Abstract
“ELEMENTS OF HYDROSTATICS” is a subject the limits of which are sufficiently well known to require little definition. In the present instance it includes a fairly complete treatment of centres of pressure of rectilinear areas and circles by what used to be called, at Cambridge, “three-day methods”—also sections on rotating liquids and on tensions of vessels and curves of buoyancy. The book will do admirably for the ordinary run of students preparing for examinations in this subject, and the copious problems and examples should commend it to science students; but there are one or two points in which improvement is desirable. “Whole pressure” has been too long a fetish of the third-rate schoolmaster, who “thinks he is wise when he is not.” But instead of banishing this misleading idea to a few lines of small print (or, better, omitting it altogether), and replacing the term “whole pressure” elsewhere by “resultant thrust on a plane area,” Prof.

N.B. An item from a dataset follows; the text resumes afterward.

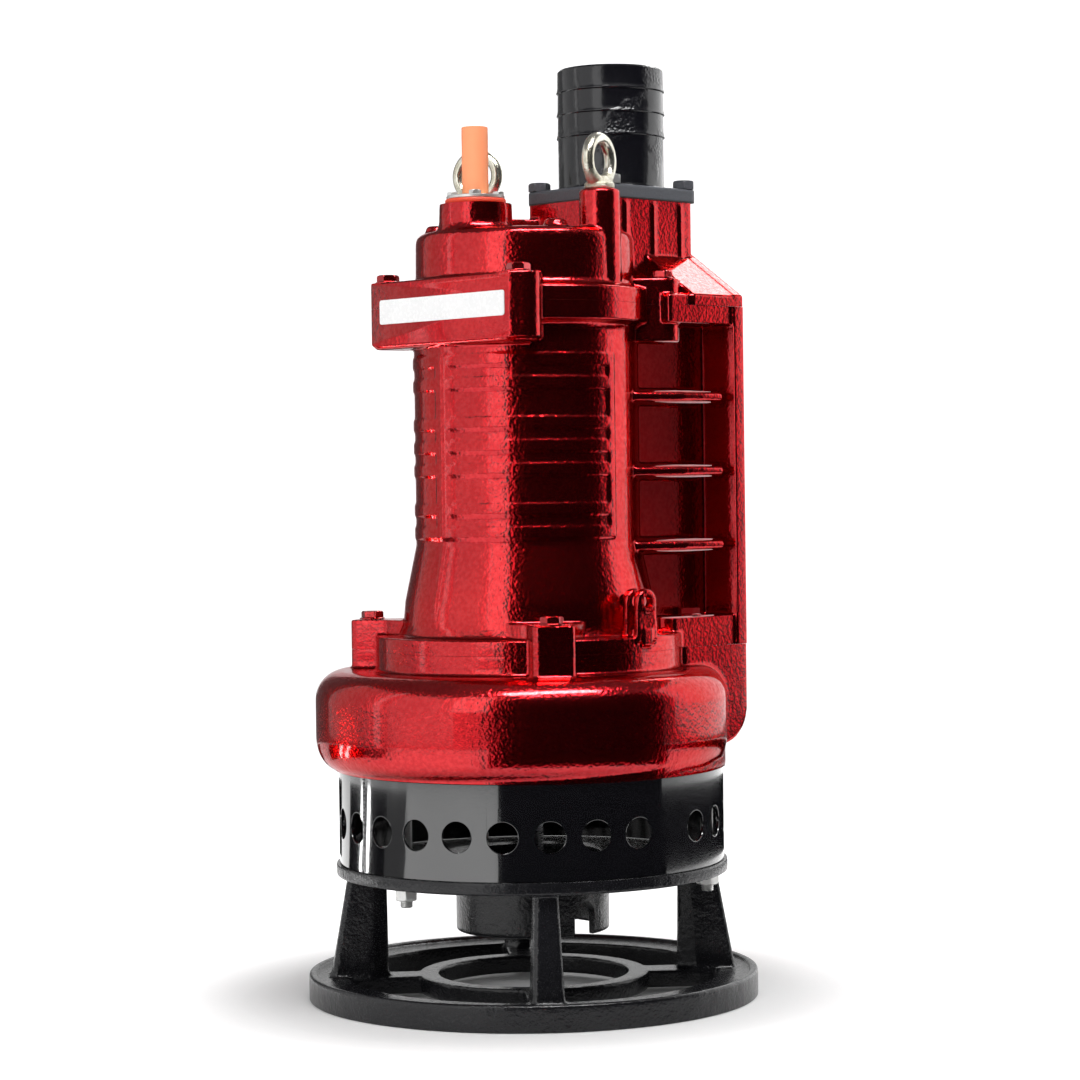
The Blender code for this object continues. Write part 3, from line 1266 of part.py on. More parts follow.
def cover_dome():
    return turned("top_cover", [
        (0.0, COVER_TOP), (COVER_RADIUS - COVER_EDGE, COVER_TOP),
        (COVER_RADIUS - COVER_EDGE / 4, COVER_TOP - COVER_EDGE / 4), (COVER_RADIUS, COVER_TOP - COVER_EDGE),
        (COVER_RADIUS, UPPER_JOINT + COVER_FLANGE), (TOP_FLANGE_RADIUS, UPPER_JOINT + COVER_FLANGE),
        (TOP_FLANGE_RADIUS, UPPER_JOINT + GAP), (0.0, UPPER_JOINT + GAP)], BIG_STEPS, closed=False)


def make_top_cover():
    bottom = UPPER_JOINT + GAP
    cover = cover_dome()
    outlet = box("outlet_box", (BOX_FRONT, -BOX_HALF_WIDTH, bottom), (BOX_BACK, BOX_HALF_WIDTH, BOX_TOP))
    corner = slab("duct_cover", [flange_plan()], bottom, UPPER_JOINT + COVER_CORNER_HEIGHT)
    gland = rods("gland_boss", GLAND_BOSS_RADIUS, COVER_TOP - OVERRUN, GLAND_TOP, [(GLAND_X, 0.0)],
                 SMALL_STEPS)
    eyes = rods("eye_bosses", EYE_BOSS_RADIUS, UPPER_JOINT + COVER_FLANGE, UPPER_JOINT + EYE_BOSS_TOP,
                eye_places(), HOLE_STEPS)
    plugs = rods("low_bosses", PLUG_BOSS_RADIUS, COVER_TOP - OVERRUN, COVER_TOP + PLUG_BOSS_HEIGHT,
                 places_on(PLUG_BOSS_CIRCLE, PLUG_BOSS_ANGLES), HOLE_STEPS)
    joined(cover, outlet, corner, cover_gusset(), gland, eyes, plugs,
           *lugs("cover", upper_lug_outline(), UPPER_LUG_ANGLES, bottom, UPPER_JOINT + UPPER_LUG_RISE),
           front_block("cover", bottom, UPPER_JOINT + UPPER_LUG_RISE))
    chamber = rods("terminal_chamber", COVER_BORE, UPPER_JOINT - OVERRUN, COVER_TOP - COVER_ROOF,
                   [(0.0, 0.0)], MIDDLE_STEPS)
    cable = rods("cable_hole", matched_bore(CABLE_RADIUS, HOLE_STEPS), COVER_TOP - COVER_ROOF - OVERRUN,
                 GLAND_TOP + OVERRUN, [(GLAND_X, 0.0)], HOLE_STEPS)
    throat = UPPER_JOINT + THROAT_RISE
    water = box("cover_passage", (PASSAGE_INNER, -COVER_PASSAGE_HALF_WIDTH, UPPER_JOINT - OVERRUN),
                (PASSAGE_OUTER, COVER_PASSAGE_HALF_WIDTH, throat + OVERRUN))
    outlet_bore = rods("outlet_bore", TAIL_BORE, throat, BOX_TOP + OVERRUN, [(TAIL_X, 0.0)], MIDDLE_STEPS)
    cut(cover, chamber, cable, water, outlet_bore,
        bolt_holes("cover_bolt_holes", places_on(UPPER_BOLT_CIRCLE, UPPER_LUG_ANGLES),
                   UPPER_JOINT - OVERRUN, UPPER_JOINT + UPPER_LUG_RISE + OVERRUN),
        bolt_holes("gland_bolt_holes", gland_bolt_places(), GLAND_TOP - GLAND_BOLT_DEPTH - GAP,
                   GLAND_TOP + OVERRUN, SCREW_RADIUS),
        bolt_holes("tail_bolt_holes", tail_bolt_places(), BOX_TOP - TAIL_BOLT_DEPTH - GAP, BOX_TOP + OVERRUN),
        bolt_holes("eye_holes", eye_places(), UPPER_JOINT + EYE_BOSS_TOP - EYE_SHANK_LENGTH - GAP,
                   UPPER_JOINT + EYE_BOSS_TOP + OVERRUN, EYE_SHANK_RADIUS))
    return finished(cover, "red_gloss_paint")


# Cable gland and cable

def gland_disc(name, radius, bottom, top):
    """A disc with the cable's hole."""
    disc = rods(name, radius, bottom, top, [(GLAND_X, 0.0)], SMALL_STEPS)
    cable = rods(name + "_hole", matched_bore(CABLE_RADIUS, HOLE_STEPS), bottom - OVERRUN, top + OVERRUN,
                 [(GLAND_X, 0.0)], HOLE_STEPS)
    return cut(disc, cable)


def make_cable_gland():
    rubber_bottom = GLAND_TOP + GAP
    rubber_top = rubber_bottom + RUBBER_THICKNESS
    plate_bottom = rubber_top + GAP
    plate_top = plate_bottom + GLAND_PLATE_THICKNESS
    rubber = gland_disc("gland_rubber", RUBBER_RADIUS, rubber_bottom, rubber_top)
    cut(rubber, bolt_holes("rubber_screw_holes", gland_bolt_places(), rubber_bottom - OVERRUN,
                           rubber_top + OVERRUN, SCREW_RADIUS))
    finished(rubber, "red_rubber")
    cap = gland_disc("gland_plate", GLAND_PLATE_RADIUS, plate_bottom, plate_top)
    seat = (plate_bottom + plate_top) / 2
    for index, centre in enumerate(gland_bolt_places()):
        screw = hex_bolt("gland_screw_%d" % index, seat, SCREW_FLATS, plate_top + SCREW_HEAD - seat,
                         SCREW_RADIUS, seat - GLAND_TOP + GLAND_BOLT_DEPTH)
        screw.location = (*centre, 0.0)
        joined(cap, screw)
    finished(cap, "bright_zinc")


def make_power_cable():
    route = [(GLAND_X, 0.0, GLAND_TOP - CABLE_TAIL), (GLAND_X, 0.0, GLAND_TOP + CABLE_TOP)]
    curve = bpy.data.curves.new("power_cable", "CURVE")
    curve.dimensions = "3D"
    curve.bevel_depth = CABLE_RADIUS
    curve.bevel_resolution = HOLE_STEPS // 2 - 2
    curve.use_fill_caps = True
    spline = curve.splines.new("POLY")
    spline.points.add(len(route) - 1)
    for point, centre in zip(spline.points, route):
        point.co = (*centre, 1.0)
    return finished(plain_mesh(place("power_cable", curve)), "orange_cable_jacket")


# Eye bolts

def make_eye_bolt(name, centre, turn):
    seat = UPPER_JOINT + EYE_BOSS_TOP + GAP
    ring_centre = seat + EYE_COLLAR_HEIGHT + EYE_RING_RADIUS - EYE_SINK
    wire = circle(EYE_WIRE_RADIUS, EYE_WIRE_STEPS, (EYE_RING_RADIUS, 0.0))
    eye = turned(name, list(reversed(wire)), EYE_RING_STEPS)
    tilt = Matrix.Rotation(radians(turn), 4, "Z") @ Matrix.Rotation(radians(QUARTER_TURN), 4, "Y")
    eye.matrix_world = Matrix.Translation((*centre, ring_centre)) @ tilt
    neck_top = seat + EYE_COLLAR_HEIGHT + EYE_WIRE_RADIUS / 2
    foot = turned(name + "_foot", [
        (0.0, neck_top), (EYE_NECK_RADIUS, neck_top),
        (EYE_COLLAR_RADIUS, seat + EYE_COLLAR_HEIGHT / 2), (EYE_COLLAR_RADIUS, seat),
        (EYE_SHANK_RADIUS, seat), (EYE_SHANK_RADIUS, seat - EYE_SHANK_LENGTH),
        (0.0, seat - EYE_SHANK_LENGTH)], ROD_STEPS, closed=False, centre=centre)
    return finished(joined(eye, foot), "yellow_zinc")


# Hose tail

def tail_flange_outline():
    half = TAIL_FLANGE_HALF
    return rounded([(TAIL_X - half, -half), (TAIL_X + half, -half),
                    (TAIL_X + half, half), (TAIL_X - half, half)],
                   TAIL_FLANGE_CORNER, LUG_ARC_STEPS)


def tail_profile(bottom):
    """Lip, barbs that widen downwards, and the straight neck, down to the flange."""
    lowest = TAIL_BOTTOM + TAIL_FLANGE_THICKNESS + TAIL_STRAIGHT
    top = lowest + TAIL_BARB_PITCH * (TAIL_BARBS - 1) + TAIL_LIP
    profile = [(0.0, top), (TAIL_RADIUS - TAIL_EDGE * 2, top), (TAIL_RADIUS, top - TAIL_EDGE)]
    for index in reversed(range(TAIL_BARBS)):
        step = lowest + TAIL_BARB_PITCH * index
        profile += [(TAIL_BARB_RADIUS, step), (TAIL_RADIUS, step - BARB_UNDERCUT)]
    return profile + [(TAIL_RADIUS, bottom), (0.0, bottom)], top


def make_hose_tail():
    flange_top = TAIL_BOTTOM + TAIL_FLANGE_THICKNESS
    tail = slab("hose_tail", [tail_flange_outline()], TAIL_BOTTOM, flange_top)
    profile, top = tail_profile(TAIL_BOTTOM + OVERRUN)
    barrel = turned("tail_barrel", profile, MIDDLE_STEPS, closed=False, centre=(TAIL_X, 0.0))
    bore = rods("tail_bore", TAIL_BORE, TAIL_BOTTOM - OVERRUN, top + OVERRUN, [(TAIL_X, 0.0)], MIDDLE_STEPS)
    joined(tail, barrel)
    cut(tail, bore, bolt_holes("tail_holes", tail_bolt_places(), TAIL_BOTTOM - OVERRUN, flange_top + OVERRUN))
    return finished(tail, "gloss_black_enamel")


def make_tail_gasket():
    outline = tail_flange_outline()
    opening = circle(TAIL_BORE, MIDDLE_STEPS, (TAIL_X, 0.0))
    holes = [circle(bore_radius(BOLT_RADIUS, HOLE_STEPS), HOLE_STEPS, centre)
             for centre in tail_bolt_places()]
    gasket = slab("hose_tail_gasket", [outline, opening, *holes], BOX_TOP + GAP, TAIL_BOTTOM - GAP)
    return finished(gasket, "black_rubber")


def make_tail_bolts():
    flange_top = TAIL_BOTTOM + TAIL_FLANGE_THICKNESS
    depth = flange_top - BOX_TOP + TAIL_BOLT_DEPTH
    bolt = hex_bolt("hose_tail_bolt", flange_top + GAP, TAIL_BOLT_FLATS, TAIL_BOLT_HEAD, BOLT_RADIUS, depth)
    finished(bolt, "grey_black_coating")
    return copies("hose_tail_bolt", bolt, tail_bolt_places())


def main():
    make_stand_base()
    make_stand_legs()
    make_stand_deck()
    make_suction_skirt()
    make_stand_studs()
    make_stand_nuts()
    make_strainer_band()
    make_volute_casing()
    make_suction_cover()
    make_pump_shaft()
    make_impeller()
    make_impeller_nut()
    make_agitator()
    make_motor_core()
    make_oil_housing()
    make_seals()
    make_lower_bracket()
    make_upper_bracket()
    make_motor_housing()
    make_discharge_duct()
    make_joint_bolts("housing_bolt", LOWER_BOLT_CIRCLE, LOWER_LUG_ANGLES,
                     LOWER_JOINT + LOWER_LUG_HEIGHT, LOWER_LUG_HEIGHT + BOLT_DEPTH)
    make_top_cover()
    make_joint_bolts("cover_bolt", UPPER_BOLT_CIRCLE, UPPER_LUG_ANGLES,
                     UPPER_JOINT + UPPER_LUG_RISE, UPPER_LUG_RISE + UPPER_BOLT_DEPTH)
    make_cable_gland()
    make_power_cable()
    for name, centre, turn in zip(("eye_bolt_right", "eye_bolt_left"), eye_places(), EYE_TURNS):
        make_eye_bolt(name, centre, turn)
    make_tail_gasket()
    make_hose_tail()
    make_tail_bolts()


clear_scene()
PARTS = make_collection(ASSEMBLY)
CUTTERS = make_collection(ASSEMBLY + "_cutters")
main()
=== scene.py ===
from math import atan2, cos, degrees, pi, radians, sin, sqrt, tan

import bmesh
import bpy
from mathutils import Matrix, Vector


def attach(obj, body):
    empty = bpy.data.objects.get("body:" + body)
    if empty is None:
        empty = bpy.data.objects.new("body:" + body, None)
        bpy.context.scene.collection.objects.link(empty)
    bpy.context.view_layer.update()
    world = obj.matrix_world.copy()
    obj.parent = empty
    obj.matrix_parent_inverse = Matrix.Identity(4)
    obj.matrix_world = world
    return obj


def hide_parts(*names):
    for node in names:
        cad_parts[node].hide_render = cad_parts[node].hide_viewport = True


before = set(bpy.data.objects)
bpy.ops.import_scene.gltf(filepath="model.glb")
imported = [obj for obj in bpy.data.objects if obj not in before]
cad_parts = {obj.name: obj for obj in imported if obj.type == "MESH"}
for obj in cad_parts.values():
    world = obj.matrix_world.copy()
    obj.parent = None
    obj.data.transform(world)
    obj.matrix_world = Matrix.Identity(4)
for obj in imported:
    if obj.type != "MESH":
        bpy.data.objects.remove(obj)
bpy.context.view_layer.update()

# Heights and radii repeated from the part's source, in metres
GAP = 0.0003
BASE_RADIUS, BASE_HEIGHT = 0.215, 0.0247
WEB_TOP = 0.0207
DECK_BOTTOM, DECK_TOP, DECK_RADIUS = 0.1177, 0.1292, 0.1873
VOLUTE_BOTTOM, VOLUTE_TOP = 0.2185, 0.3130
LOWER_JOINT, UPPER_JOINT = 0.3310, 0.6570
COVER_TOP, GLAND_TOP, BOX_TOP = 0.7275, 0.7520, 0.7620
TAIL_BOTTOM = BOX_TOP + 0.0015
FLANGE_RADIUS, BARREL_RADIUS, HOUSING_BORE = 0.147, 0.1071, 0.099
BLOCK_BACK, BLOCK_HALF = 0.177, 0.120
DUCT_FRONT, DUCT_BACK, DUCT_HALF = 0.060, 0.163, 0.078
PASSAGE = (0.1135, 0.157, 0.066)
LOWER_LUGS, LOWER_CIRCLE, LOWER_LUG_HEIGHT = (-125.0, -35.5, 35.5, 125.0), 0.1555, 0.0285
UPPER_LUGS, UPPER_CIRCLE = (-135.0, -45.0, 45.0, 135.0), 0.131
UPPER_DROP, UPPER_RISE = 0.035, 0.025
TAIL_X, TAIL_BORE, TAIL_RADIUS = 0.1175, 0.0455, 0.0518
GLAND_X = -0.0615
HEAD_FLATS = 0.019
EYE_X, EYE_Y = 0.018, 0.086
EYES = (("right", (EYE_X, -EYE_Y), -73.6), ("left", (EYE_X, EYE_Y), -158.6))
EYE_SEAT = 0.7640 + GAP

# How finely the castings are made
SPARE = 0.003                  # raw stock left on a machined face before it is cut flat
REACH = 0.020                  # how far a cutter runs past what it cuts
FAR = 0.5                      # past everything
MOST_TRIANGLES = 180000
ROUND_STEPS = 160


# Finishes

class Level:
    """A number that changes over a surface. Sums and products of levels become Math nodes."""

    def __init__(self, finish, socket):
        self.finish, self.socket = finish, socket

    def math(self, operation, *values):
        node = self.finish.node("ShaderNodeMath", {"operation": operation}, dict(enumerate(values)))
        return Level(self.finish, node.outputs[0])

    def __add__(self, other):
        return self.math("ADD", self, other)

    def __rsub__(self, other):
        return self.math("SUBTRACT", other, self)

    def __mul__(self, other):
        return self.math("MULTIPLY", self, other)

    __radd__ = __add__
    __rmul__ = __mul__

    def rising(self, low, high):
        """0 below one value, 1 above the other, and smooth between them."""
        node = self.finish.node("ShaderNodeMapRange", {"interpolation_type": "SMOOTHSTEP"},
                                {"Value": self, "From Min": low, "From Max": high})
        return Level(self.finish, node.outputs["Result"])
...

Loney makes confusion worse confounded by speaking, so far as we can make out, indiscriminately of “whole pressure,” “whole pressure or thrust” and “whole thrust.” Again, there is no reason why we should be left in the dark as to the precise distinction between a perfect fluid and an ordinary fluid, or the reason why the principles of hydrostatics apply with sufficient approximation to the latter; these points are hinted at, but might with advantage be stated more explicitly. The usual figure of the air-condenser, with its valves hanging in an impossible position, is once more reproduced.
Elements of Hydrostatics.
By S. L. Loney Pp. viii + 248 + xii. (Cambridge: University Press, 1900.)